3. Am 07.03.2018 langte beim Bundesverwaltungsgericht (im Folgenden: BVwG) die gegenständliche Beschwerde samt dazugehörigem Verwaltungsakt ein.

4. Mit Aktenvermerk des BVwG vom 13.03.2018 wurde nach durchgeführter Grobprüfung der gegenständlichen Beschwerde die aufschiebende Wirkung nicht zuerkannt.

II. Das Bundesverwaltungsgericht hat erwogen:

1. Feststellungen:

1.1. Die BF ist serbische Staatsangehörige.

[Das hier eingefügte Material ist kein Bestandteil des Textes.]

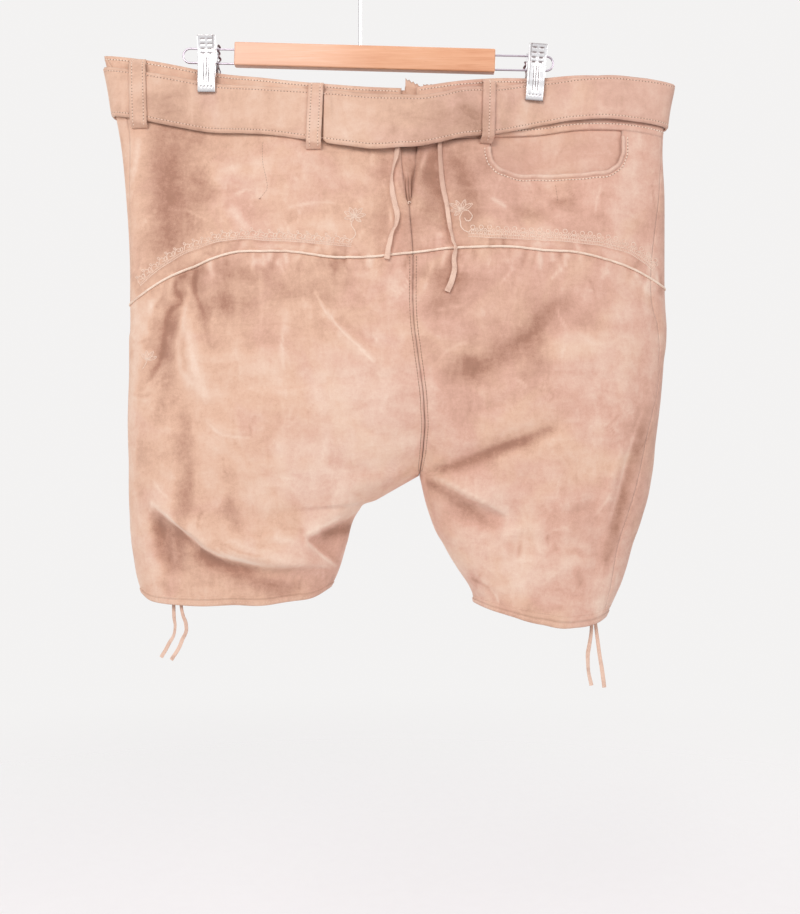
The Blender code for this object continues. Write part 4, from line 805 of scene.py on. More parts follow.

1.2. Im Zuge der mit ihrem Sohn gemeinsamen niederschriftlichen Einvernahme vor dem BFA am 19.10.2017 gab die BF als Mutter bzw. gesetzliche Vertreterin ihres nunmehr bereits volljährigen Sohnes, nachdem dieser bekanntgegeben hatte, seinen Lebensunterhalt vom Einkommen seiner Eltern sichern zu können, an:

"Mein Mann und ich arbeiten unangemeldet und verdienen zusammen etwa

(...)."

Die BF gab des Weiteren an, keinen Aufenthaltstitel für Österreich zu haben, auch nie um einen solchen angesucht zu haben, hätten sie doch die dafür nötigen Schritte von ihrem Arbeitgeber erwartet.

Befragt, warum sie ohne Beschäftigungsbewilligung in Österreich erwerbstätig sei, gab die BF an:

"Weil ich nicht kriminell bin und das die einzige Möglichkeit ist an Geld zu kommen.

(...).

Ich fühle mich nicht schuldig, weil ich hier illegal bin. Ich habe keine andere Möglichkeit."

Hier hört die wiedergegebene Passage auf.